Multiple agencies, including private firms, were assigned specific tasks with no direct communication between them to prevent leaks. CCTV cameras secured question papers throughout the chain of custody.
These changes produced tangible improvements. A member of the police recruitment board explained to Swarajya in early 2025: "Earlier, we used to be in request mode with the district authorities. However, after the changes, the role of the District Magistrate and all other district officers was defined, which made them responsible and accountable."
The government also changed examination centre allocation—female candidates were assigned centres within their divisions but in different cities, while male candidates had even their divisions changed.
Institutionally, the government created the Uttar Pradesh Education Service Selection Commission to handle recruitment across all education departments. This specialized agency aims to reduce the burden on UPPSC and improve efficiency.
The Inadequacy of Reform
Yet, as the cancellation of the Assistant Professors recruitment shows, these measures remain insufficient.
According to critics, one problem in the system is that officials who rose through unfair means are the ones who continue managing examinations. As one professor Rana shared with Swarajya for an earlier report: "It's the same officials, across party lines, who have been running the examinations. Even if new rules are introduced, as long as these same people are in charge, the trend will never change."

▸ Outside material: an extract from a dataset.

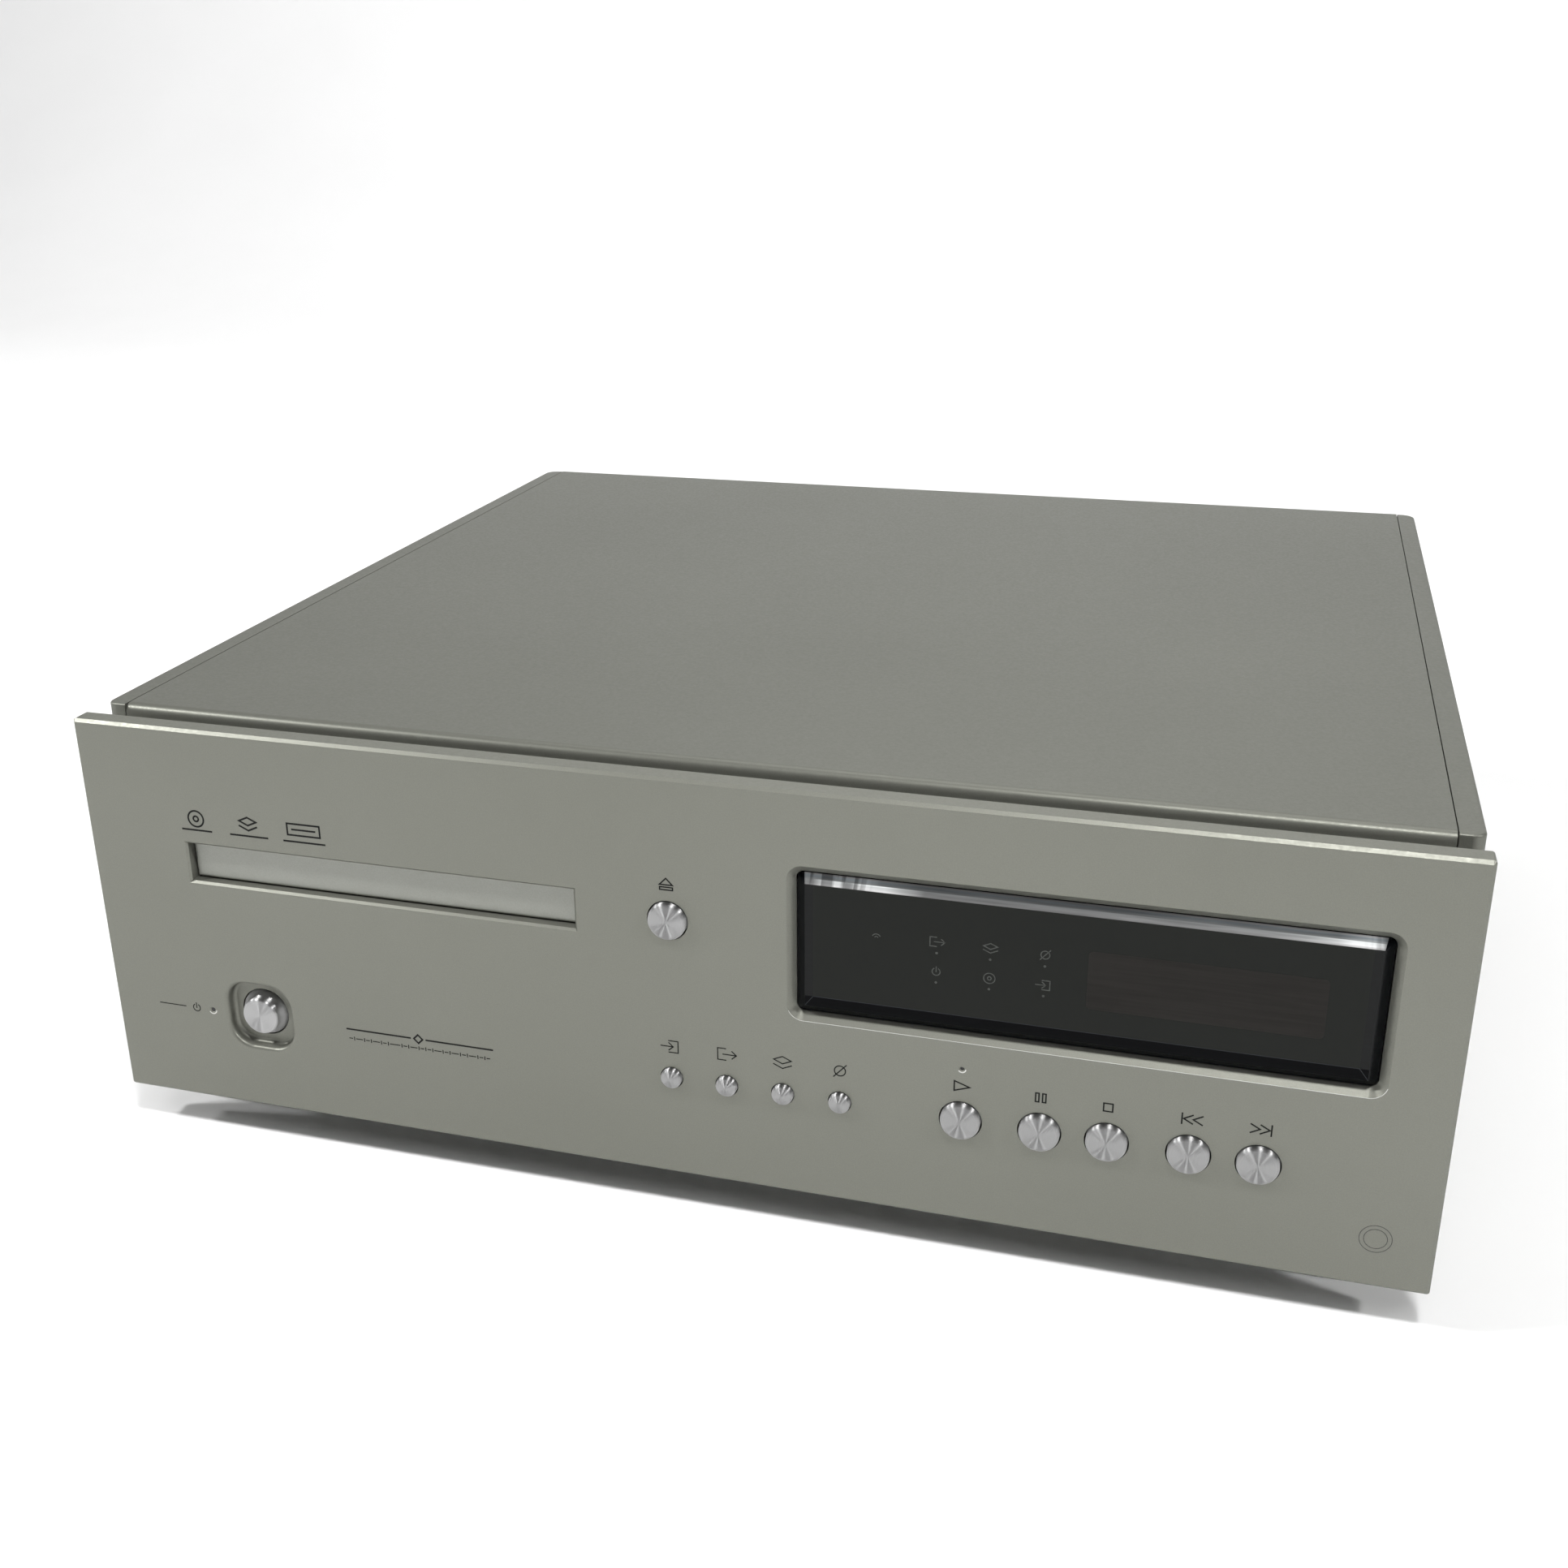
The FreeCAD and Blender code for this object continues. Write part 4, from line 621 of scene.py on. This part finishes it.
def skip_symbol(x, z, way):
    """Two open chevrons and a bar; way is 1 to the right, -1 to the left."""
    paths = [(False, [(x + way * start, z - 1.45), (x + way * (start + 2.6), z),
                      (x + way * start, z + 1.45)]) for start in (-3.1, -0.3)]
    return paths + [(False, [(x + way * 2.75, z - 1.75), (x + way * 2.75, z + 1.75)])]


mark("eject_mark", eject_symbol(-13.0, 104.7), LINE)
mark("play_mark", [(True, [(78.0, SYMBOL_Z - 1.7), (82.7, SYMBOL_Z), (78.0, SYMBOL_Z + 1.7)])], LINE)
mark("pause_mark", [loop(102.7, SYMBOL_Z - 1.5, 103.7, SYMBOL_Z + 1.5),
                    loop(104.8, SYMBOL_Z - 1.5, 105.8, SYMBOL_Z + 1.5)], LINE)
mark("stop_mark", [loop(122.9, SYMBOL_Z - 1.35, 125.6, SYMBOL_Z + 1.35)], LINE)
mark("previous_mark", skip_symbol(148.4, SYMBOL_Z, -1), LINE)
mark("next_mark", skip_symbol(168.3, SYMBOL_Z, 1), LINE)


# plain pictograms; each is drawn round (x, z) and scaled by k

def arrow_in(x, z, k=1.0):
    return [(False, [(x - 0.6 * k, z + 1.9 * k), (x + 2.2 * k, z + 1.9 * k), (x + 2.2 * k, z - 1.9 * k),
                     (x - 0.6 * k, z - 1.9 * k)]),
            (False, [(x - 3.0 * k, z), (x + 0.7 * k, z)]),
            (False, [(x - 0.6 * k, z + 1.2 * k), (x + 0.7 * k, z), (x - 0.6 * k, z - 1.2 * k)])]


def arrow_out(x, z, k=1.0):
    return [(False, [(x - 0.2 * k, z + 1.9 * k), (x - 2.6 * k, z + 1.9 * k), (x - 2.6 * k, z - 1.9 * k),
                     (x - 0.2 * k, z - 1.9 * k)]),
            (False, [(x - 1.0 * k, z), (x + 3.0 * k, z)]),
            (False, [(x + 1.7 * k, z + 1.2 * k), (x + 3.0 * k, z), (x + 1.7 * k, z - 1.2 * k)])]


def layers(x, z, k=1.0):
    return [(True, [(x - 2.6 * k, z + 0.8 * k), (x, z + 2.0 * k), (x + 2.6 * k, z + 0.8 * k),
                    (x, z - 0.4 * k)]),
            (False, [(x - 2.6 * k, z - 0.7 * k), (x, z - 1.9 * k), (x + 2.6 * k, z - 0.7 * k)])]


def phase(x, z, k=1.0):
    return [ring(x, z, 1.6 * k), (False, [(x - 1.8 * k, z - 2.0 * k), (x + 1.8 * k, z + 2.0 * k)])]


def disc(x, z, k=1.0):
    return [ring(x, z, 2.1 * k), ring(x, z, 0.7 * k, 16)]


def standby(x, z, k=1.0):
    return [(False, arc(x, z, 1.5 * k, 125, 415, 24)), (False, [(x, z), (x, z + 2.0 * k)])]


for name, shape, x in (("input", arrow_in, -13.2), ("output", arrow_out, 5.3), ("layer", layers, 23.7),
                       ("phase", phase, 42.2)):
    mark(name + "_mark", shape(x, PICTURE_Z, 1.1), PICTURE_LINE)


def ticks(x0, x1, z, tall, pattern):
    """A row of upright strokes and dashes that fills a given length, in place of small print."""
    paths, step = [], (x1 - x0) / len(pattern)
    for index, kind in enumerate(pattern):
        x = x0 + (index + 0.5) * step
        if kind == "i":
            paths.append((False, [(x, z - tall / 2), (x, z + tall / 2)]))
        else:
            paths.append((False, [(x - step * 0.4, z), (x + step * 0.4, z)]))
    return paths


def level(x0, x1, z):
    """One level line."""
    return False, [(x0, z), (x1, z)]


mark("power_print", standby(-187.9, POWER_Z, 0.9) + [level(-202.5, -192.3, POWER_Z)], PRINT_LINE)
diamond = [(-104.6, RULE_Z), (-103.0, RULE_Z + 1.6), (-101.4, RULE_Z), (-103.0, RULE_Z - 1.6)]
mark("maker_rule", [level(-129.5, -106.0, RULE_Z), level(-100.0, -76.0, RULE_Z), (True, diamond)], RULE_LINE)
dashes = ticks(-129.0, -77.0, DASH_Z, 1.1, "-i--i-i--i-i---i-i--i-i-i--i-i--i-i--i-i-")
mark("maker_dashes", dashes, DASH_LINE)
mark("disc_glyph_a", disc(-177.5, 108.4, 1.35) + [level(-183.0, -172.2, UNDERLINE_Z)], GLYPH_LINE)
mark("disc_glyph_b", layers(-158.0, 108.6, 1.2) + [level(-164.8, -151.2, UNDERLINE_Z)], GLYPH_LINE)
mark("disc_glyph_c", [loop(-143.4, 106.6, -131.6, 110.6), level(-141.6, -133.4, 108.6),
                      level(-145.0, -130.2, UNDERLINE_Z)], GLYPH_LINE)
mark("corner_ring", [ring(203.1, 17.0, 4.6), ring(203.1, 17.0, 3.3)], RING_LINE, INK_GREY)

# the unlit screen, figures and indicator dots behind the window; the area is left, low, right, high
DISPLAY_AREA, DISPLAY_CORNER = (115.7, 80.4, 182.1, 99.3), 1.5


def rounded_loop(x0, z0, x1, z1, radius, steps=8):
    """Points round a rectangle with rounded corners."""
    points = []
    for x, z, start in ((x0 + radius, z0 + radius, 180), (x1 - radius, z0 + radius, 270),
                        (x1 - radius, z1 - radius, 0), (x0 + radius, z1 - radius, 90)):
        points += arc(x, z, radius, start, start + 90, steps)
    return points


def plate(outline, y):
    """A thin flat plate from an outline of (x, z) points in metres."""
    def build(work):
        front = [work.verts.new((x, y, z)) for x, z in outline]
        back = [work.verts.new((x, y + INK_THICK, z)) for x, z in outline]
        work.faces.new(front)
        work.faces.new(back)
        for index in range(len(outline)):
            after = (index + 1) % len(outline)
            work.faces.new((front[index], front[after], back[after], back[index]))
    return mesh_from(build)


screen_outline = [(x * MM, absolute(z)) for x, z in rounded_loop(*DISPLAY_AREA, DISPLAY_CORNER)]
screen = piece("display_screen", plate(screen_outline, WINDOW_LOW.y - INK_LIFT), "case", "display_glass")
dress(screen, polished("screen_glass", (0.0190, 0.0178, 0.0164), 0.3, 0.05))
UPPER_ROW, LOWER_ROW = (96.3, 92.6), (86.4, 82.8)
COLUMNS = (71.4, 87.3, 103.3)
for (row, dot), figures in ((UPPER_ROW, (("output", arrow_out), ("layer", layers), ("phase", phase))),
                            (LOWER_ROW, (("standby", standby), ("disc", disc), ("input", arrow_in)))):
    for x, (name, shape) in zip(COLUMNS, figures):
        mark("lit_" + name, shape(x, row, 0.8), LIT_LINE, **WINDOW_INK)
        mark("lit_" + name + "_dot", [ring(x, dot, 0.2, 8)], DOT_LINE, **WINDOW_INK)
waves = [(False, arc(53.1, 95.2, radius, 30, 150, steps)) for radius, steps in ((1.3, 10), (0.5, 6))]
mark("remote_mark", waves, WAVE_LINE, **WINDOW_INK)

# painted highlights: bright metal strips laid where highlights fall, along the display opening's lower edge
# and round the lower rims of the two lamp holes; the holes are each given as (x, z, radius)
EDGE_OUT, EDGE_CORNER, RIM_OUT = 2.8, 5.0, 0.22
edge_left, edge_right = WINDOW_LOW.x / MM - EDGE_OUT, WINDOW_HIGH.x / MM + EDGE_OUT
edge_low = (WINDOW_LOW.z - PANEL_BOTTOM) / MM - EDGE_OUT
edge_turn = edge_low + EDGE_CORNER
edge_path = (arc(edge_left + EDGE_CORNER, edge_turn, EDGE_CORNER, 205, 270, 10)
             + arc(edge_right - EDGE_CORNER, edge_turn, EDGE_CORNER, 270, 345, 10))
mark("opening_painted_highlight", [(False, edge_path)], EDGE_LINE, PAINTED_HIGHLIGHT, slot="satin_aluminium")
LIGHTS = {"play_light": (80.2, 54.3, 0.9), "power_light": (-181.5, POWER_Z, 1.2)}
for name, (x, z, radius) in LIGHTS.items():
    rim = arc(x, z, radius + RIM_OUT, 215, 350, 16)
    mark(name + "_rim", [(False, rim)], PRINT_LINE, PAINTED_HIGHLIGHT, slot="satin_aluminium")

# the fold lines of the acrylic's lower edge
FOLD_WIDE = 0.22 * MM
fold_left, fold_right = WINDOW_LOW.x + BEVEL_WIDE, WINDOW_HIGH.x - BEVEL_WIDE
fold_low = WINDOW_LOW.z + BEVEL_WIDE
fold_high = fold_low + MASK_LOW
fold_path = [(fold_left, fold_low), (fold_left + MASK_SIDE, fold_high),
             (fold_right - MASK_SIDE, fold_high), (fold_right, fold_low)]
fold = piece("window_fold", ribbon([(False, fold_path)], FOLD_WIDE, WINDOW_LOW.y - INK_LIFT),
             "case", "smoked_acrylic")
dress(fold, polished("fold_line", (0.016, 0.018, 0.02), 0.2))


# ---- stage, light and camera ----

def sweep():
    """A pale floor that curves up into a backdrop behind the object."""
    wide, front, rise_at, radius, tall = 6.0, -5.0, 1.6, 1.2, 4.0
    profile = [(front, 0.0), (rise_at, 0.0)]
    for step in range(1, 17):
        angle = math.pi / 2 * step / 16
        profile.append((rise_at + radius * math.sin(angle), radius * (1 - math.cos(angle))))
    profile.append((rise_at + radius, tall))

    def build(work):
        rows = [[work.verts.new((x, y, z)) for x in (-wide, wide)] for y, z in profile]
        for near_row, far_row in zip(rows, rows[1:]):
            work.faces.new((near_row[0], near_row[1], far_row[1], far_row[0]))
    return mesh_from(build)


floor = bpy.data.objects.new("floor", sweep())
bpy.context.scene.collection.objects.link(floor)
floor.data.shade_smooth()
dress(floor, grained("studio_paper", 0.86, 0.88, 60, 0.01 * MM, (0.8, 0.9), 0.0, 3))


def sky():
    """Light from the horizon that fades to a dim ceiling and is weaker in front of the object."""
    world = bpy.data.worlds.new("studio")
    world.use_nodes = True
    tree = world.node_tree
    place = tree.nodes.new("ShaderNodeTexCoord")
    split = tree.nodes.new("ShaderNodeSeparateXYZ")
    fade = tree.nodes.new("ShaderNodeValToRGB")
    dim = tree.nodes.new("ShaderNodeMapRange")
    tree.links.new(place.outputs["Generated"], split.inputs["Vector"])
    tree.links.new(split.outputs["Z"], fade.inputs["Fac"])
    tree.links.new(fade.outputs["Color"], tree.nodes["Background"].inputs["Color"])
    tree.links.new(split.outputs["Y"], dim.inputs["Value"])
    tree.links.new(dim.outputs["Result"], tree.nodes["Background"].inputs["Strength"])
    for name, value in (("From Min", -0.5), ("From Max", 0.3), ("To Min", 0.45), ("To Max", 1.0)):
        dim.inputs[name].default_value = value
    for element, (height, tone) in zip(fade.color_ramp.elements, ((0.03, 0.75), (0.42, 0.15))):
        element.position, element.color = height, colour(tone)
    bpy.context.scene.world = world


sky()


def softbox(name, place, target, size, power):
    """A rectangular area lamp at a place, aimed at a target."""
    lamp = bpy.data.lights.new(name, "AREA")
    lamp.shape = "RECTANGLE"
    lamp.size, lamp.size_y = size
    lamp.energy = power
    holder = bpy.data.objects.new(name, lamp)
    holder.location = place
    holder.rotation_euler = (Vector(target) - Vector(place)).to_track_quat("-Z", "Y").to_euler()
    bpy.context.scene.collection.objects.link(holder)
    return holder


TARGET = (0.0, 0.0, 0.08)
LAMP = (0.26, 0.26)
# a row of lamps across the room, a little in front of the object; turned faces mirror each one as a streak
ROW_Y, ROW_Z = -0.9, 1.95
for name, x, power in (("far_left_lamp", -3.9, 52), ("left_lamp", -1.85, 40), ("middle_lamp", 0.36, 20),
                       ("right_lamp", 2.55, 40)):
    softbox(name, (x, ROW_Y, ROW_Z), TARGET, LAMP, power)
softbox("backdrop_wash", (0.0, 0.9, 2.9), (0.0, 2.8, 0.4), (2.6, 0.5), 45)
# a faint pool of light on the floor, which lifts the lower front plate
pool = softbox("floor_pool", (0.15, -1.15, 1.3), (0.05, -0.8, 0.0), (0.5, 0.5), 0.8)
pool.data.spread = math.radians(70)
pool.visible_glossy = False

# the camera, as solved from the edges of the front plate and the case in the photo
EYE = Vector((0.1532, -0.6604, 0.34735))
LOOK = Vector((-0.2676, 0.8906, -0.3678)).normalized()
UP = Vector((-0.0935, 0.3559, 0.9298))
lens = bpy.data.cameras.new("camera")
lens.sensor_width = 36
lens.lens = 39.90
lens.shift_x, lens.shift_y = 0.0166, -0.0098
lens.clip_start, lens.clip_end = 0.01, 50
camera = bpy.data.objects.new("camera", lens)
side = LOOK.cross(UP).normalized()
up = side.cross(LOOK)
camera.matrix_world = Matrix(((side.x, up.x, -LOOK.x, EYE.x), (side.y, up.y, -LOOK.y, EYE.y),
                              (side.z, up.z, -LOOK.z, EYE.z), (0, 0, 0, 1)))
bpy.context.scene.collection.objects.link(camera)
bpy.context.scene.camera = camera
bpy.context.scene.view_settings.view_transform = "Standard"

Action against officials has been minimal. While the government acted decisively against external accused and solver gangs, disciplinary measures against responsible officials remain limited.
In the judicial service exam case, three officers were suspended in July 2024, but broader accountability has been elusive. A source in the UP secretariat admitted: "For many officials, the recruitment process is just a formality. They do not want to invest much energy in it."
And so the young people wait. In digital libraries and in cramped rooms of hostels across seventy-five districts. But will they wait till 2027 when Uttar Pradesh votes next, or will they make up their minds much in advance?